Stuff it back down the rabbit hole.

As a whole, the game is a sober example of design, but one that still isn't practical enough to realise that platforming means more than arranging platforms in a line. Then we have the other problem - it not being mad enough.

The original American McGee's Alice wasn't such a great a game either, but the setting gave it momentum. The setting rewarded you for each underwhelming jumping segment, fight or puzzle with a new and monstrous re-invention of a familiar character, or a new locale, weapon, surprise or cut-scene.

American McGee's Alice even had what's still my favourite weapon in any game ever. The Blunderbuss was a pantomime gun of such absurd power that when you pulled the trigger the apocalyptic blast of shrapnel would kill everything in your field of vision.

As much as Alice: Madness Returns follows in the original game's footsteps, it has none of that unhinged generosity. Your reward for finishing another rubbish jumping segment is, more often than not, yet another rubbish jumping segment.

While Madness Returns looks thrilling in screens and trailers, what you're seeing there is almost all of the assets that the game has to offer (you're also seeing the PC version, which is slightly prettier than the console versions). Those are the environments that you'll see, repurposed and arranged in different ways, for hours on end.

With its ostensibly wondrous setting, this game should have felt like a celebration of creativity. Instead it feels cynical and even cheap, as if it were the official game of a Hollywood movie that was never made. The strangest thing about this is that there's probably almost enough content here to make for a pacey and surprising 12-hour game - but it's all spread out over 22 hours instead, making the game's title irritatingly apt.

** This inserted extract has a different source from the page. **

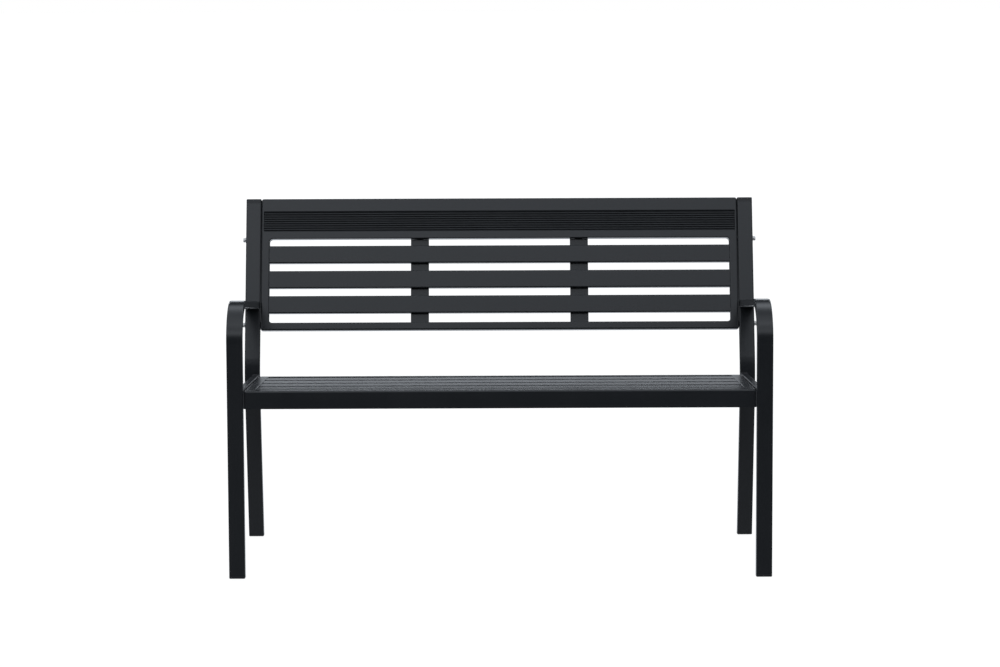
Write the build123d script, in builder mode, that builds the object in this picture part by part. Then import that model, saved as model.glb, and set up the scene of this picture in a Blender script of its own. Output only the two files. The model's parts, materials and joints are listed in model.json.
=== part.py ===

Madness Returns? You bet it does. Those same sodding art assets, set-pieces and enemies return to you over and over again, like undercooked bits of food that aren't content to sit in your stomach. The amount of padding in this game is absolutely bizarre. If you didn't think duelling a teapot with an eye could get boring, this game will teach you otherwise. It will teach you to hate teapots with eyes. And then it will keep you behind after class to fight multiple teapots with eyes in a dozen slightly different arenas.

On the plus side, the game gives you a Tea-Pot Cannon. And a whopping four other weapons.

One area where Madness Returns does try to innovate is in the brief, linear stretches of Victorian London you wander through before Alice lapses back into her fantasy world. While nothing at all happens in these short levels, you can see that the mundane objects that Alice is exposed to in real life shape the hours-long chapter of Wonderland that you're about to play through. A fish frozen in a block of ice down by the docks will make an appearance in Wonderland as a new enemy, for example. A brief glance at the East Asian art belonging to Alice's lawyer even turns into a world made entirely of asian art, with Alice climbing a jade mountain and battling samurai wasps.

It's a nice idea, but like the rest of the game, it falls into disrepair after Madness Returns' opening few hours. The further you push into the game, the more the ideas feel hollow, unfinished and unloved.

If you are in love with the look and theme of this game, it is in no way inconceivable that you could happily go frolicking and slashing your way through it in a relaxed, mindless kind of way. Everybody else should look elsewhere for their moody thrills. Alice? Let me tell you - she's got problems.